• Collected material:
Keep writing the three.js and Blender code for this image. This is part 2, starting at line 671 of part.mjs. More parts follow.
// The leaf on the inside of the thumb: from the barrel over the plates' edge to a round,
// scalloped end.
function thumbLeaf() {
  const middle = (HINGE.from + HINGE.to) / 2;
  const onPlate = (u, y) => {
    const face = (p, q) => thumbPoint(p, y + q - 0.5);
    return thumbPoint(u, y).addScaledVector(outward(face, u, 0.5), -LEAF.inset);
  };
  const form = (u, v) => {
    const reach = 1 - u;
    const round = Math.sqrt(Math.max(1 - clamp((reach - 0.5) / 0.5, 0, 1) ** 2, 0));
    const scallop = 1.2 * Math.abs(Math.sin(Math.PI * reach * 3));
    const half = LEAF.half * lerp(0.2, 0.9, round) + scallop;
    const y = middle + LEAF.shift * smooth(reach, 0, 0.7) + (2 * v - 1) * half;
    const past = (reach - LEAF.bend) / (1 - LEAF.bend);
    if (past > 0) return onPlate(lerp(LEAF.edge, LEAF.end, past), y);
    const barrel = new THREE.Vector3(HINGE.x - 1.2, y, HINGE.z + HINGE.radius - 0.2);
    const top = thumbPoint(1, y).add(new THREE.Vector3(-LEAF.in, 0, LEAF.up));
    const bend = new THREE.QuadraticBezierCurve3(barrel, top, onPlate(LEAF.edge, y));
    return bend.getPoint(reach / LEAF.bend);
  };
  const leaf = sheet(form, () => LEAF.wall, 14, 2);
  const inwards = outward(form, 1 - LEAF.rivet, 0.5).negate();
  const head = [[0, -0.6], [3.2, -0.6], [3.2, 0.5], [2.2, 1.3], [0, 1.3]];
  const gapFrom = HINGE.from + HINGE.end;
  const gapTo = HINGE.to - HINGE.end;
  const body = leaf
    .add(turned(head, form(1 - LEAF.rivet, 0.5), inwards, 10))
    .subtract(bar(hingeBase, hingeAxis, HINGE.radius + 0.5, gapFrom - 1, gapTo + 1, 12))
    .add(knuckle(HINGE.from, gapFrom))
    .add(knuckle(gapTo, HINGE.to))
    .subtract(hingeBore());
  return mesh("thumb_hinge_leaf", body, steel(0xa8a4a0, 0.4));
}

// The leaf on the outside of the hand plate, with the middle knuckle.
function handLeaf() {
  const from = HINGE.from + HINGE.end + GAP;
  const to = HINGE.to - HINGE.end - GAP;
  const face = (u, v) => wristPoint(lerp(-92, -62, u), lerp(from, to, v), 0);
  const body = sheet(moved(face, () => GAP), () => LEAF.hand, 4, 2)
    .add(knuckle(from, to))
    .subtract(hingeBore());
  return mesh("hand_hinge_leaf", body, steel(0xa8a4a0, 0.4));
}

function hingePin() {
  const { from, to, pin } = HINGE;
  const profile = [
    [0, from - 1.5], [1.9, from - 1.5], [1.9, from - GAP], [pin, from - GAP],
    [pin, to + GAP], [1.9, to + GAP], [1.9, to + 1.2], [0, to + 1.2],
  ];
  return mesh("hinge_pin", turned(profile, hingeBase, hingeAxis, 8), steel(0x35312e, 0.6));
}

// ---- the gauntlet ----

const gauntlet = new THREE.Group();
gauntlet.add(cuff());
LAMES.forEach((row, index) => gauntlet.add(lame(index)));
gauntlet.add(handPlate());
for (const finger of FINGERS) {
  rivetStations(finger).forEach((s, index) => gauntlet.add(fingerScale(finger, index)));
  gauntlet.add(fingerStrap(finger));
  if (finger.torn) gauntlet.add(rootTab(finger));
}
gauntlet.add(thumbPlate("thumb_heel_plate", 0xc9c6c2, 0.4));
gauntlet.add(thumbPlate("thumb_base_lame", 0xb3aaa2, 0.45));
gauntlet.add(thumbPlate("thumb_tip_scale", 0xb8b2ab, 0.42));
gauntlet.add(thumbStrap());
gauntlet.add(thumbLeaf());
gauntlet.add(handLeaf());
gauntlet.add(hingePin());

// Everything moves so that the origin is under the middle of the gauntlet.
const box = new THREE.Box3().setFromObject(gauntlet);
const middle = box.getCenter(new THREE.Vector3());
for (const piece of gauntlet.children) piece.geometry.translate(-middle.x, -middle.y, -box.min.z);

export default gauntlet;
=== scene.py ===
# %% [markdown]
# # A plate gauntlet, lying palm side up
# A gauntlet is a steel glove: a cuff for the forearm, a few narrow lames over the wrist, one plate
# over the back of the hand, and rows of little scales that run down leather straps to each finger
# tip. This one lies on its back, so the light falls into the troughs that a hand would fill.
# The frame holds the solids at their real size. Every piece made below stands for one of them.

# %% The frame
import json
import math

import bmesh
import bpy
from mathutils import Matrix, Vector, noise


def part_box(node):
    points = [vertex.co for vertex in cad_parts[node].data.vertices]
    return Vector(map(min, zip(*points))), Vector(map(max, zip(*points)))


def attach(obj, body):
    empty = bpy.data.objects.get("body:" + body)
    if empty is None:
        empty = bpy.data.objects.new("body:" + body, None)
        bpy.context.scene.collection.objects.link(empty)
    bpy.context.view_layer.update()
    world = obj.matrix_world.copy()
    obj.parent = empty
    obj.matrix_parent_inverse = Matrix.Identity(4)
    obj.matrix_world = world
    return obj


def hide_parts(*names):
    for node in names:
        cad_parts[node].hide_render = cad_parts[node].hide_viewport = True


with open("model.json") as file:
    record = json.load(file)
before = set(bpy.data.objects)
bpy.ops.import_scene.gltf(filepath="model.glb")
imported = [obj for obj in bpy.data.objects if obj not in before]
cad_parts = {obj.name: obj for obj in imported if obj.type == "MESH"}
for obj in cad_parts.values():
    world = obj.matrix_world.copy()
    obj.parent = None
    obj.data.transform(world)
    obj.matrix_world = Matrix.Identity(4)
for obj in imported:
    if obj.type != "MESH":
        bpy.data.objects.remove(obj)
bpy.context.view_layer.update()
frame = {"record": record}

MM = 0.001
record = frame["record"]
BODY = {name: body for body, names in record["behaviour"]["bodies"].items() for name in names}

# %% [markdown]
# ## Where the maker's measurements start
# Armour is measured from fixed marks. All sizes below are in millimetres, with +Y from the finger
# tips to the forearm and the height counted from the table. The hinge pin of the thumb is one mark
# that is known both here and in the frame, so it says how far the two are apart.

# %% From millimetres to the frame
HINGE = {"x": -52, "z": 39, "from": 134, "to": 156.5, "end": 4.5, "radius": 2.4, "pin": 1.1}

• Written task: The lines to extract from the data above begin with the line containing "bpy.data.objects.remove(obj)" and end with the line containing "for body, names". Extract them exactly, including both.

• Written response:
        bpy.data.objects.remove(obj)
bpy.context.view_layer.update()
frame = {"record": record}

MM = 0.001
record = frame["record"]
BODY = {name: body for body, names in record["behaviour"]["bodies"].items() for name in names}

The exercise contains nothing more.